Devon himself is one of an estimated 50 or more inmates who were tortured and brutally interrogated by a Chicago police team led by former Detective Kriston Kato. I will write more about Devon over the next few months. But here is some of what we wrote about his story in “Silent No More”: “Devon is serving a life term for two murders committed on the west side on February 7, 1996…Devon saw the murders. He was leaning up against a car, talking to the two men inside, when two gunmen got out of another car and came up the street shooting. Devon ran, but the whole thing was over quickly and it wasn’t long before Devon morphed from witness to accused. Paula says that even the basic facts of the case should have exonerated him. ‘It was physically impossible for him to do what they said he did, because the boys were shot with two different guns, yet they charged my son with both homicides.

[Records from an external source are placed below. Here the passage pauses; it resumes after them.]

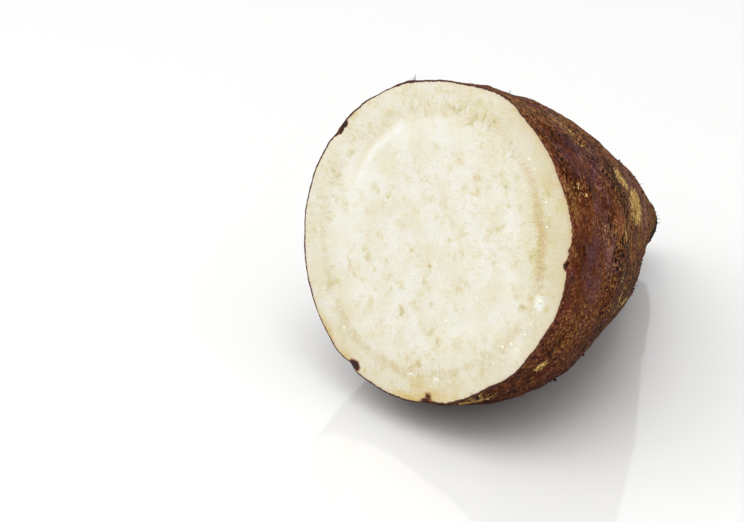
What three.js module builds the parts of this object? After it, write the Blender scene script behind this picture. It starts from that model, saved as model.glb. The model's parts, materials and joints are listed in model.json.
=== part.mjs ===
// Boniato half: the root end of a tropical white sweet potato, cut straight across and lying on its belly.
// Millimetres, +Z up. The cut face looks along -Y and leans back, and the root neck points along +Y.
// It grew as one piece of flesh and skin, so it is one closed solid in one mesh.

import * as THREE from 'three';
import { mergeVertices } from 'three/addons/utils/BufferGeometryUtils.js';

// Driving dimensions.
const CUT_RADIUS = 41.1;          // mean radius of the cut face
const CUT_CENTRE_HEIGHT = 47.1;   // centre of the cut face above the board
const CUT_LEAN = 19.6;            // degrees that the cut face tips back, and the body's axis tips down
const BODY_LENGTH = 98.3;         // from the cut face to where the flesh ends, along the axis

// The flesh tapers as (1 - t ^ TAPER_FULLNESS) ^ TAPER_POWER, where t runs from 0 at the cut to 1 at its end.
const TAPER_FULLNESS = 1.94;
const TAPER_POWER = 0.87;
const SWELL = 0.047;              // how much the shoulder swells behind the cut, as a share of the radius
const SWELL_END = 0.5;            // t where the swelling has died away

// The woody neck, where the thin root broke off, grows out of the flesh and narrows to its tip.
const NECK_BASE_RADIUS = 9;
const NECK_TIP_RADIUS = 6;
const NECK_LENGTH = 8;            // past the end of the flesh
const NECK_RISE_START = 0.6;      // t where the neck begins to lift the flesh
const NECK_RISE_END = 0.9;
const NECK_TAPER_START = 0.7;
const NECK_BLEND = 4;             // higher makes a sharper crease between flesh and neck
const NECK_DOME_SHARE = 0.92;     // the neck rounds over to this share of a full dome, then breaks off flat

// The axis isn't straight. Each pair is [sideways, up the cut face], in mm.
const DRIFT = [-4.2, 1.4];        // where the axis has wandered to at the end of the body
const BOW = [0, -2.6];            // its bend at half length
const NECK_BEND = [-0.18, -0.26]; // extra slope of the neck, mm per mm
const NECK_BEND_START = 0.93;     // t where that slope begins

// The cross-section isn't round: [cosine, sine] share of the radius for each count of lobes,
// at the cut and at the root end. It changes evenly between them.
const LOBES = [
  { count: 2, atCut: [0.018, 0.025], atRoot: [0.017, 0.015] },
  { count: 3, atCut: [0, 0.008], atRoot: [-0.06, 0.03] },
];

// Mesh density.
const SIDES = 48;
const BODY_RINGS = 22;
const RING_CROWDING = 1.5;        // above 1, rings crowd towards the root end, where the taper is steep
const NECK_RINGS = 3;

const { clamp, lerp, smoothstep, degToRad } = THREE.MathUtils;

// Share of CUT_RADIUS that the round section has at a distance s along the axis.
function sectionShare(s) {
  const t = s / BODY_LENGTH;
  const taper = (1 - clamp(t, 0, 1) ** TAPER_FULLNESS) ** TAPER_POWER;
  const swelling = 1 + SWELL * Math.sin(Math.PI * clamp(t / SWELL_END, 0, 1)) ** 2;
  const tip = 1 + NECK_LENGTH / BODY_LENGTH;
  const narrowing = clamp((t - NECK_TAPER_START) / (tip - NECK_TAPER_START), 0, 1);
  const neckRadius = lerp(NECK_BASE_RADIUS, NECK_TIP_RADIUS, narrowing);
  const neck = neckRadius / CUT_RADIUS * smoothstep(t, NECK_RISE_START, NECK_RISE_END);
  const joined = ((taper * swelling) ** NECK_BLEND + neck ** NECK_BLEND) ** (1 / NECK_BLEND);
  const dome = clamp((s - BODY_LENGTH) / NECK_LENGTH, 0, 1) * NECK_DOME_SHARE;
  return joined * Math.sqrt(1 - dome ** 4);
}

// How far the lobes push the skin in or out at an angle round the axis, as a share of the radius.
function lobeShare(angle, s) {
  const t = clamp(s / BODY_LENGTH, 0, 1);
  let share = 1;
  for (const { count, atCut, atRoot } of LOBES) {
    share += lerp(atCut[0], atRoot[0], t) * Math.cos(count * angle);
    share += lerp(atCut[1], atRoot[1], t) * Math.sin(count * angle);
  }
  return share;
}

// Sideways place of the axis: direction 0 is across the cut face, 1 is up it.
function axisOffset(direction, s) {
  const t = s / BODY_LENGTH;
  const pastBend = Math.max(0, s - NECK_BEND_START * BODY_LENGTH);
  return DRIFT[direction] * t + BOW[direction] * 4 * t * (1 - t) + NECK_BEND[direction] * pastBend;
}

// Profile of a straight, round body: middle of the cut face, rim, flesh, neck, middle of its broken end.
function profile() {
  const stations = [];
  for (let ring = 0; ring <= BODY_RINGS; ring++) {
    stations.push(BODY_LENGTH * (1 - (1 - ring / BODY_RINGS) ** RING_CROWDING));
  }
  for (let ring = 1; ring <= NECK_RINGS; ring++) {
    stations.push(BODY_LENGTH + NECK_LENGTH * ring / NECK_RINGS);
  }
  return [
    new THREE.Vector2(0, 0),
    ...stations.map((s) => new THREE.Vector2(CUT_RADIUS * sectionShare(s), s)),
    new THREE.Vector2(0, BODY_LENGTH + NECK_LENGTH),
  ];
}

// The lathe turns the round body about Y. Each point then takes its lobes and the bends of the axis,
// the whole leans forward onto the board, and the belly flattens where it touches it.
function boniatoHalf() {
  const turned = new THREE.LatheGeometry(profile(), SIDES);
  turned.deleteAttribute('normal');
  turned.deleteAttribute('uv');
  const geometry = mergeVertices(turned);

  const lean = new THREE.Matrix4().makeRotationX(-degToRad(CUT_LEAN));
  const position = geometry.getAttribute('position');
  const point = new THREE.Vector3();
  for (let i = 0; i < position.count; i++) {
    point.fromBufferAttribute(position, i);
    const s = point.y;
    const angle = Math.atan2(point.z, point.x);
    const radius = Math.hypot(point.x, point.z) * lobeShare(angle, s);
    const across = radius * Math.cos(angle) + axisOffset(0, s);
    const up = radius * Math.sin(angle) + axisOffset(1, s);
    point.set(across, s, up).applyMatrix4(lean);
    position.setXYZ(i, point.x, point.y, Math.max(0, point.z + CUT_CENTRE_HEIGHT));
  }
  geometry.computeVertexNormals();
  return geometry;
}

const skin = new THREE.MeshStandardMaterial({ color: 0x6b3f33, roughness: 0.7, metalness: 0 });
const boniato = new THREE.Mesh(boniatoHalf(), skin);
boniato.name = 'boniato_half';

// The origin is on the board, under the middle of the piece.
const middle = new THREE.Box3().setFromObject(boniato).getCenter(new THREE.Vector3());
boniato.position.set(-middle.x, -middle.y, 0);

const part = new THREE.Group();
part.add(boniato);

export default part;
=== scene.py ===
import json
import math
import bmesh
import bpy
import numpy as np
from mathutils import Matrix, Vector


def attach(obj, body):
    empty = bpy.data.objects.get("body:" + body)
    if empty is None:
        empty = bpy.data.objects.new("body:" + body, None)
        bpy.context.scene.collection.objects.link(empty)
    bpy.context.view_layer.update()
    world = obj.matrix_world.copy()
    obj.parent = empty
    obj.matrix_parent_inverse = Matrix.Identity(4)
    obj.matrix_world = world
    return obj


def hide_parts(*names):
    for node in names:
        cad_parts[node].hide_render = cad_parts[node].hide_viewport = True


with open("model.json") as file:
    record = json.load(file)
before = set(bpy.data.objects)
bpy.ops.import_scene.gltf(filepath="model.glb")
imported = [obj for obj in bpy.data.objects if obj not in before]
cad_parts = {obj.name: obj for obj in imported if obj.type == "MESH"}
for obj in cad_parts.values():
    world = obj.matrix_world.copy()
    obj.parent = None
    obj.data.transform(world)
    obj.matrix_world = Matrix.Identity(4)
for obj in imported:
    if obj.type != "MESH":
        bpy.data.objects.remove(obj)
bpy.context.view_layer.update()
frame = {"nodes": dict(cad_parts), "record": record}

# ----------------------------------------
# The cut root half. A tropical white sweet potato, cut straight across: firm cream flesh inside a
# thin, corky, maroon-brown skin, one piece as it grew. It lies on its belly, the cut face tipped
# back and the woody neck, where the thin root broke off, pointing away.

MM = 0.001
cut_mount = next(m for m in frame["record"]["mounts"] if m["name"] == "cut_face")
to_neck = -np.array(cut_mount["axis"])  # along the root, from the cut into the flesh
across = np.array((1.0, 0.0, 0.0))  # level, across the cut face
up_face = np.cross(across, to_neck)  # up the cut face
on_cut = np.array(cut_mount["pos_m"])

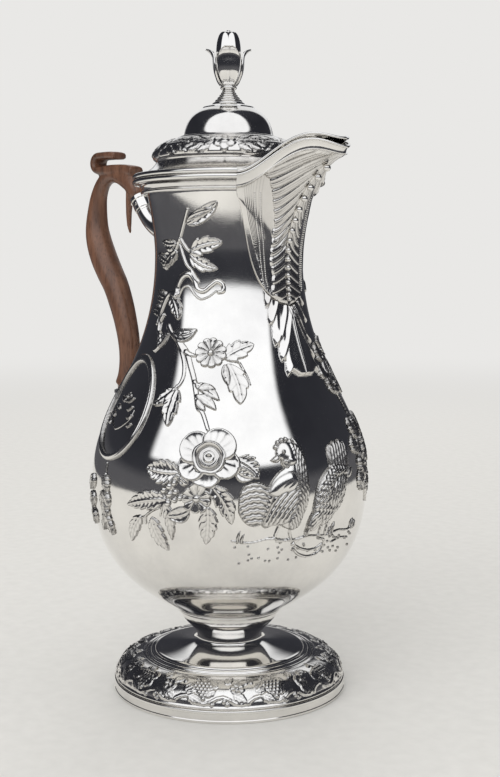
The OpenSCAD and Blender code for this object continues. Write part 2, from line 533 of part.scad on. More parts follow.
module lower_socket() {
    color(silver) difference() {
        union() {
            translate([lower_x, 0, lower_mouth_z - 8.4]) cylinder(r = lower_tube_r, h = 8.4);
            translate([lower_x, 0, lower_mouth_z - 1.8]) cylinder(r = lower_tube_r + 0.8, h = 1.4);
            translate([lower_x + lower_bend_r, 0, lower_mouth_z - 8.4]) rotate([90, 0, 0]) rotate([0, 0, 180])
                rotate_extrude(angle = 90) translate([lower_bend_r, 0]) circle(lower_tube_r);
            translate([lower_x + lower_bend_r, 0, lower_mouth_z - 8.4 - lower_bend_r]) rotate([0, 90, 0])
                cylinder(r = lower_tube_r, h = 8);
        }
        translate([lower_x, 0, lower_mouth_z - 7.4]) cylinder(r = lower_tenon_r + seam, h = 10);
        lower_pin_hole(socket_pin_r + seam);
        body_core();
    }
}
// the body as a solid, a seam larger, for pieces that are fitted to its side
module body_core() {
    rotate_extrude() polygon(concat([[0, seat_z]], offset_line(body_line, -seam), [[0, mouth_z]]));
}
module upper_socket_pin() {
    p = upper_mouth - 4 * upper_dir;
    color(silver_shade) translate([p[0], 0, p[1]]) rotate([90, 0, 0])
        cylinder(r = socket_pin_r, h = 2 * (upper_tube_r + 0.9), center = true, $fn = 32);
}
module lower_socket_pin() {
    color(silver_shade) translate([lower_x, 0, lower_mouth_z - 3.4]) rotate([90, 0, 0])
        cylinder(r = socket_pin_r, h = 2 * (lower_tube_r + 0.4), center = true, $fn = 32);
}

// ---- hinge ----
lid_z = rim_z + lid_gap;                // underside of the lid's wire
hinge_x = -(rim_r + 2.2);
hinge_z = rim_z + lid_gap / 2;
knuckle_l = hinge_l * 0.33;
module knuckle(y0, y1) {
    translate([hinge_x, y0, hinge_z]) rotate([-90, 0, 0]) cylinder(r = knuckle_r, h = y1 - y0, $fn = 48);
}
module pin_bore() {
    translate([hinge_x, 0, hinge_z]) rotate([90, 0, 0])
        cylinder(r = hinge_pin_r + pin_clear, h = hinge_l + 4, center = true, $fn = 48);
}
module hinge_body_leaf() {
    y0 = knuckle_l / 2 + knuckle_gap;
    color(silver_shade) difference() {
        for (s = [-1, 1]) mirror([0, s < 0 ? 1 : 0, 0]) {
            knuckle(y0, hinge_l / 2);
            translate([hinge_x - 0.4, y0, rim_z - 2 * rim_wire_r]) cube([5, hinge_l / 2 - y0, 2 * rim_wire_r - 0.5]);
        }
        pin_bore();
        translate([0, 0, rim_z - 8]) cylinder(r = rim_r + seam, h = 12);
    }
}
module hinge_lid_leaf() {
    y0 = knuckle_l / 2;
    color(silver_shade) difference() {
        union() {
            knuckle(-y0, y0);
            translate([hinge_x - 0.4, -y0, lid_z + 0.3]) cube([5, 2 * y0, 2 * rim_wire_r - 0.6]);
        }
        pin_bore();
        translate([0, 0, rim_z - 8]) cylinder(r = rim_r + seam, h = 12);
    }
}
module hinge_pin() {
    color(silver) translate([hinge_x, 0, hinge_z]) rotate([90, 0, 0])
        cylinder(r = hinge_pin_r, h = hinge_l + 0.6, center = true, $fn = 48);
}

// ---- lid ----
band_z = lid_z + 10.7;                  // widest point of the chased band
seat2_z = lid_z + 19.6;                 // foot of the dome
dome_top = seat2_z + dome_h;
flange_in = rim_r - 2 * rim_wire_r - seam;
// outline of the lid's top, from the flange inwards
lid_line = concat(
    curve([[flange_in, lid_z + 1.9], [flange_in - 3, lid_z + 2.2], [band_r - 1.2, lid_z + 5.2], [band_r - 2.2, lid_z + 8]], 8),
    curve([[band_r - 2, lid_z + 8.6], [band_r + 0.9, lid_z + 9.2], [band_r + 0.4, band_z + 4],
        [dome_r + 8, seat2_z - 1.6], [dome_r + 3.4, seat2_z - 0.9]], 12),
    arc([dome_r + 2.2, seat2_z - 0.6], 0.7, 20, 140, 5),
    curve([[dome_r + 0.6, seat2_z], [dome_r - 0.9, seat2_z + 0.8], [dome_r + 0.4, seat2_z + dome_h * 0.72],
        [dome_r - 6.4, seat2_z + dome_h * 0.86], [dome_r * 0.5913, dome_top - 0.3]], 12));
module lid_cover() {
    under = [for (p = offset_line(lid_line, sheet)) if (p[0] < flange_in - 3.2 && p[1] > lid_z + 1.6
        && p[1] < dome_top - 2) p];
    color(silver) difference() {
        rotate_extrude() polygon(concat([[mouth_r - sheet - 2.2, lid_z], [flange_in, lid_z]], lid_line,
            [[0, dome_top - 0.3]], [[0, dome_top - 0.3 - 1.8]], [[10.5, dome_top - 2.1]],
            rev(under), [[mouth_r - sheet - 2.2, lid_z + 1.6]]));
        // the flange stops where the beak's cover takes over
        difference() {
            translate([0, 0, lid_z - 1]) rotate([0, 0, -spout_half_angle]) rotate_extrude(angle = 2 * spout_half_angle)
                square([60, 5.15]);
            translate([0, 0, lid_z - 2]) cylinder(r = cover_in_r - seam, h = 12);
        }
        translate([0, 0, dome_top - 6]) cylinder(r = stud_r + seam, h = 10, $fn = 48);
    }
}
module lid_rim_wire() {
    c = lid_z + rim_wire_r;
    color(silver) open_ring() polygon(concat([[flange_in + seam, c - rim_wire_r + 0.3]],
        arc([rim_r - rim_wire_r, c], rim_wire_r, -90, 90, 16), [[flange_in + seam, c + rim_wire_r - 0.3]]));
}
bezel_out = mouth_r - sheet - 0.5;
module lid_bezel() {
    color(silver_shade) open_ring(spout_half_angle + 4) polygon([[bezel_out - 1.2, lid_z - bezel_h],
        [bezel_out - 0.4, lid_z - bezel_h], [bezel_out, lid_z - bezel_h + 1], [bezel_out, lid_z - seam],
        [bezel_out - 1.2, lid_z - seam]]);
}
// tongue over the beak: from an arc on the lid out to a wire that follows the beak's edge
cover_in_r = band_r + 2.4;
function cover_edge(w) = let (t = 1 - abs(w), p = edge(edge_wall_r, spout_reach - 1.4, w))
    [p[0], p[1], beak_top_z(t) - beak_wire_r + 1.5 + 2.2 * t * t];
module lid_beak_cover() {
    n = 44;
    m = 8;
    thick = 1.1;
    in_z = lid_z + 4.0;
    ws = [for (i = [0:n]) -1 + 2 * i / n];
    function cover_pt(w, f, d) = let (a = polar(cover_in_r + seam, spout_half_angle * w, in_z - d), e = cover_edge(w),
        b = [e[0], e[1], e[2] + 0.5 - d], c = [mid(a[0], b[0], 0.5), mid(a[1], b[1], 0.5), a[2] + (b[2] - a[2]) * 0.35])
        bez([a, c, b], f);
    color(silver) union() {
        skin([for (w = ws) [for (j = [0:m]) cover_pt(w, j / m, thick)]],
            [for (w = ws) [for (j = [0:m]) cover_pt(w, j / m, 0)]]);
        wire3([for (w = ws) cover_edge(w)], beak_wire_r, 8);
    }
}

// ---- finial ----
stud_r = 1.5;
bud_z = dome_top + finial_h * 0.29;
finial_top = dome_top + finial_h;
bud_h = finial_top - bud_z;
module finial_base() {
    z = dome_top - 0.3 + seam;
    k = (bud_z - z) / 10.4;
    q = dome_r / 20.8;
    color(silver) rotate_extrude() polygon([[stud_r + seam, z], [12.2 * q, z], [11.9 * q, z + 0.9 * k],
        [10 * q, z + 1.2 * k], [9.6 * q, z + 1.9 * k], [7.2 * q, z + 2.5 * k], [6.8 * q, z + 3.2 * k],
        [5.4 * q, z + 4.2 * k], [4 * q, z + 5.5 * k], [3.2, z + 6.8 * k], [2.7, z + 8.6 * k], [3.7, z + 9.2 * k],
        [3.8, z + 9.8 * k], [3.2, z + 10.4 * k], [stud_r + seam, z + 10.4 * k]]);
}
// the closed bud: four petals that swell from a slim foot round a core
petal_out = 2.2;
petal_line = let (h = bud_h - seam) curve([[0.9, 0], [1.2, h * 0.2], [6.7, h * 0.42], [3.8, h * 0.72],
    [4.4, h * 0.97], [0, h * 0.97]], 14);
module finial_bud() {
    h = bud_h - seam;
    color(silver) translate([0, 0, bud_z + seam]) difference() {
        union() {
            for (i = [0:3]) rotate([0, 0, 90 * i]) translate([petal_out, 0, 0]) rotate_extrude($fn = 64)
                polygon(concat([[0, 0]], petal_line));
            rotate_extrude($fn = 64) polygon(concat([[0, 0]], curve([[2.9, 0], [3.4, h * 0.25],
                [5.4, h * 0.5], [2.2, h * 0.8], [3, h], [0, h]], 12)));
        }
        translate([0, 0, -1]) cylinder(r = stud_r + seam, h = 9, $fn = 48);
    }
}
// one leaf, cut from a flaring shell by a pointed outline
module finial_leaf(reach) {
    line = curve([[3.8, 0], [5.2, bud_h * 0.2], [9.4, bud_h * 0.42], [6.9, bud_h * 0.55], [reach, bud_h * 0.64]], 12);
    intersection() {
        rotate_extrude() polygon(concat(line, rev(offset_line(line, 0.8))));
        rotate([90, 0, 90]) linear_extrude(14) polygon(concat([[-2.1, 0], [2.1, 0]],
            curve([[2.1, 0.1], [5.2, bud_h * 0.25], [5.4, bud_h * 0.45], [0.7, bud_h * 0.66]], 8),
            rev(curve([[-2.1, 0.1], [-5.2, bud_h * 0.25], [-5.4, bud_h * 0.45], [-0.7, bud_h * 0.66]], 8))));
    }
}
module finial_leaves() {
    color(silver_shade) translate([0, 0, bud_z + seam]) difference() {
        for (i = [0:3]) rotate([0, 0, 90 * i - 45]) finial_leaf(10);
        rotate_extrude() polygon(concat([[0, -1], [petal_out + 0.9 + seam, -1]],
            [for (p = petal_line) [p[0] + petal_out + seam, p[1]]], [[0, bud_h]]));
    }
}
module finial_stud() {
    color(silver_shade) translate([0, 0, dome_top - 5.2]) cylinder(r = stud_r, h = bud_z - dome_top + 5.2 + 7.4, $fn = 48);
}
module finial_nut() {
    color(silver_shade) translate([0, 0, dome_top - 2.1 - 2.4]) difference() {
        cylinder(r = 3.6, h = 2.4 - seam, $fn = 6);
        translate([0, 0, -1]) cylinder(r = stud_r + seam, h = 5, $fn = 48);
    }
}

body_shell();
collar_wire();
collar_band();
rim_wire();
spout();
spout_rim();
spout_keel_beads();
spout_drop();
foot_rim();
foot_border();
foot_pedestal();
stem_ring_upper();
stem_ring_lower();
upper_socket();
lower_socket();
handle_grip();
upper_socket_pin();
lower_socket_pin();
hinge_body_leaf();
hinge_lid_leaf();
hinge_pin();
lid_cover();
lid_rim_wire();
lid_bezel();
lid_beak_cover();
finial_base();
finial_bud();
finial_leaves();
finial_stud();
finial_nut();
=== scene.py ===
# A silver coffee pot with chased flowers and birds and a carved wooden handle,
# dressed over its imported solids. Lengths in this file are millimetres until a mesh is made.
import json
import math

import bpy
import numpy as np
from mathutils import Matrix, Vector

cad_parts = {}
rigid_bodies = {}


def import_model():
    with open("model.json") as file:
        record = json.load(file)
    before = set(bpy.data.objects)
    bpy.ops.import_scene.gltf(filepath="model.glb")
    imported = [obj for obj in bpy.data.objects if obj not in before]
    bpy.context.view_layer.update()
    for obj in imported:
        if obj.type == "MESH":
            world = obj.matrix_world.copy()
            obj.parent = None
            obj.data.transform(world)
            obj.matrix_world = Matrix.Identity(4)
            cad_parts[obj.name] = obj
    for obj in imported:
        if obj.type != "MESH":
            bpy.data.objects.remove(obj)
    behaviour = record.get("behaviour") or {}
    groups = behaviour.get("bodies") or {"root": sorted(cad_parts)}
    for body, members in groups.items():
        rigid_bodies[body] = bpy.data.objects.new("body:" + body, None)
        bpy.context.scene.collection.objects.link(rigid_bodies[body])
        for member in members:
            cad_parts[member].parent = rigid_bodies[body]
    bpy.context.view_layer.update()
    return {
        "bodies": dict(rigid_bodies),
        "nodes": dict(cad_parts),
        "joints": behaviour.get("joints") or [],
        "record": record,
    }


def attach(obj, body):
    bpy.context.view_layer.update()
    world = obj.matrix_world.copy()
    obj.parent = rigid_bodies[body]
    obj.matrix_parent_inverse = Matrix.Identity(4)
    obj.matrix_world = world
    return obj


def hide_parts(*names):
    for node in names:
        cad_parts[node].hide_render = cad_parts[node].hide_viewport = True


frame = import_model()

DEG = math.pi / 180
METRES = 0.001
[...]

Two different guns from two different directions; this is what we get from the criminal justice system in America…His confession was coerced…[Kato] beat it out of him…he was a witness to the crime, but by the time they were done, Devon was the victim to go down for that particular crime.”

 

The  legislation that created TIRC was originally passed in 2009 to create a review process that would fully investigate the claims of torture, coerced confessions, and wrongful convictions that developed out of more than 100 arrests by “the Midnight Crew,” a team of police officers and detectives led by Chicago police commander Jon Burge during the 1980s. In still another series of egregious police misconduct, former Chicago police detective Reynaldo Guevara has been accused of torturing arrestees, coercing confessions, and fabricating evidence in more than 50 instances where people served or are continuing to serve time in prison. Guevara has never been charged for his terrorism. Perhaps worst of all, Sgt. Ronald Watts and his crew have been implicated in coercing confessions and framing arrestees in more than 200 cases on the south side of Chicago in the 1990s and early 2000s. Watts, now retired, lives in Arizona.

 

After working with Paula, I moved on to other challenges, essentially taking a twenty-year break from worrying about what happened to Devon Daniels. People just like me have also had the luxury of not worrying about Devon or Kevin Murray or the thousands of others that have been harassed, wrongfully arrested, brutalized, tortured or worse by a system that routinely works to create injustice in Chicago. That is the kind of privilege that defines the border between the lives of people like me and the lives of hundreds of thousands of others living mere miles away in this most segregated of major American cities. Paula, and Devon, and his sister and brothers and his own children and his nieces and nephews have no experience of “justice” as it is commonly understood. Despite the weight, the details of all that she has endured, which is a story that I will write more about soon, Paula has responded to my return from a long absence with a loving welcome. 

 

They bear up under what should be properly understood as unbearable. They live with injustice. They live with no opportunity to thrive. The system that denies them benefits us. And we tolerate that system. And our taxes pay for it. When will the rest of us acknowledge the fundamental indecency, the immorality, of all that?